Reviewed by Annika
SERIES: Thin Blue Line #3
AUTHOR: Patricia Logan
NARRATOR: Michael Pauley
PUBLISHER: Westburg Publishing
LENGTH: 7 hours, 57 minutes
RELEASE DATE: December 11, 2019
BLURB:
Homeland Security investigators Pope Dades and Felix Jbarra have been partnered for six months and the excitement on and off the job keeps getting better. Working together every day is generally routine, but when the partners are assigned to supplement the Secret Service on a VIP protection detail, things really begin to heat up.
An alternative energy conference is being held in Los Angeles. When Felix and Pope learn they’ll be bodyguards to a Saudi Arabian prince, they’re expecting rides in fancy limousines, a stay at the world-famous Beverly Wilshire Hotel, and exotic food. What they don’t expect is being once again thrown into the line of fire…literally.
Someone has put out a hit on Prince Ali ibn Abd Pasha, and the killers want it carried out on US soil to embarrass the Americans in retaliation for US news coverage over the murder of one of their journalists late last year. Felix and Pope only learn of the danger to the prince when a Secret Service agent friend is nearly killed.
Pope and Felix dive headfirst into another exciting case, but when they learn the man they’re guarding might be involved in arms trafficking because of ties to Mills Lang, they are forced to, once again, call on their buddies at the ATF.
Action, intrigue, and danger abound in the thrilling conclusion of the Thin Blue Line series.
REVIEW:
Crime and Chaos is the final chapter, or book in this series. The prologue starts off with a bang – not a literal for once. But the kind where Felix’s 18 year old sister Sophia was being forcefully abducted. Oh – and he’d just come out to his entire family – causing a literal row. Things were a bit tense there… come to think of it, it also fit with the rest of the series, our boys rarely do things the easy way.
Anyway, back to the thwarted abduction and Felix’s revelation. Now that’s a way to start a book, the listener or reader gets invested from the very start. Also, was it just me that wanted to know more about the events of the party? I mean for one, Felix had been agonising for months, years probably, about coming out to his family. It’s been one of the bigger hurdles between him and Pope really moving forward. And to only listen to a retelling, a summary of events… well, I’m not going to lie, I felt a little bit cheated. I would love to have been there and really experience it with him/them. I’m also really curious about Sophia’s would be abductor. I mean who was he?, why her? The squirrels might have been fun but they did not provide any answers, I have so many questions. Then again, maybe we weren’t supposed to know everything?

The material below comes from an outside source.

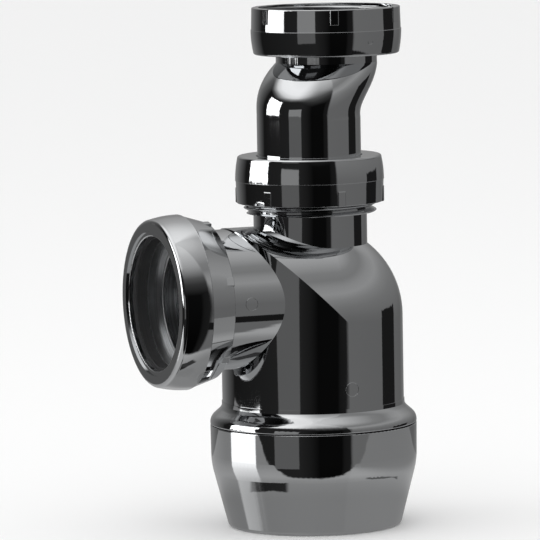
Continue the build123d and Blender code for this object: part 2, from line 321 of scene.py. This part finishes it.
def floor_material():
    """Pale floor; the polished surfaces see it only as a glossy table that ends near the trap."""
    mat = bpy.data.materials.new("pale_floor")
    tree = node_tree(mat)
    place = add(tree, "ShaderNodeNewGeometry").outputs["Position"]
    right, away, _ = studio_parts(tree, place)
    rags = math_node(tree, "SUBTRACT", noise(tree, place, 1 / RAG_SIZE, RAG_DETAIL), 0.5)
    rags = math_node(tree, "MULTIPLY", rags, TABLE_RAGGED)
    pale = add(tree, "ShaderNodeBsdfPrincipled", {"Base Color": (*grey(FLOOR_LEVEL), 1),
                                                  "Roughness": FLOOR_ROUGHNESS,
                                                  "Specular IOR Level": FLOOR_SPECULAR})
    # The table that gloss mirrors glows with its grey instead of being lit, so its shade is painted shade
    dull = add(tree, "ShaderNodeEmission", {"Color": table_tone(tree, place, right, away, rags)})
    mirror = add(tree, "ShaderNodeBsdfGlossy", {"Color": (1, 1, 1, 1), "Roughness": TABLE_BLUR})
    fresnel = add(tree, "ShaderNodeFresnel", {"IOR": TABLE_GLOSS}).outputs[0]
    table = add(tree, "ShaderNodeMixShader", {0: fresnel, 1: dull.outputs[0], 2: mirror.outputs[0]})
    glossy = add(tree, "ShaderNodeLightPath").outputs["Is Glossy Ray"]
    seen = add(tree, "ShaderNodeMixShader", {0: glossy, 1: pale.outputs[0], 2: table.outputs[0]})
    open_here = math_node(tree, "MULTIPLY", past_table(tree, right, away, rags), glossy)
    clear = add(tree, "ShaderNodeBsdfTransparent")
    both = add(tree, "ShaderNodeMixShader", {0: open_here, 1: seen.outputs[0], 2: clear.outputs[0]})
    add(tree, "ShaderNodeOutputMaterial", {"Surface": both.outputs[0]})
    return mat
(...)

You might have already guessed that I’m just a tad hung up on the prologue, but that was barely a blip on the radar for everything else happening in this book. From the first page it was full speed ahead. Pope and Felix are loaned out to Secret Service on a joint mission; protect a Saudi prince while he’s in US for a conference. As things have a habit to when our guys are involved, things get really hairy really quickly. Someone has taken out a hit on the prince and has come precariously close to assassinate him a couple of times. And when they realise their case is tied to an arms dealer, well… they of course call their friends at the ATF – just to keep things interesting.
I love that we finally got our answers. That the bad guys were revealed and stopped. I loved that Felix and Pope finally took the leap to really be together, to commit to one another. That they made it through the fumbling and stumbling and uncertainty. That they got their happily ever after. It’s been a heck of a ride for them, but they made it in the end.
Michael Pauley delivered the performance with conviction and passion. He connected to the cast of characters and made listener do so too. He made you see and feel the connection between all the couples, the love between them. But also how strong their friendships were. I think it must be fun to narrate a book like this. There was something happening all the time, no real lull between one bullet or explosion and the next. Hmm, come to think of it, might be a tad exhausting as well, to always have that level of suspense and intensity, it never sowed though. His performance was spot on beginning to end.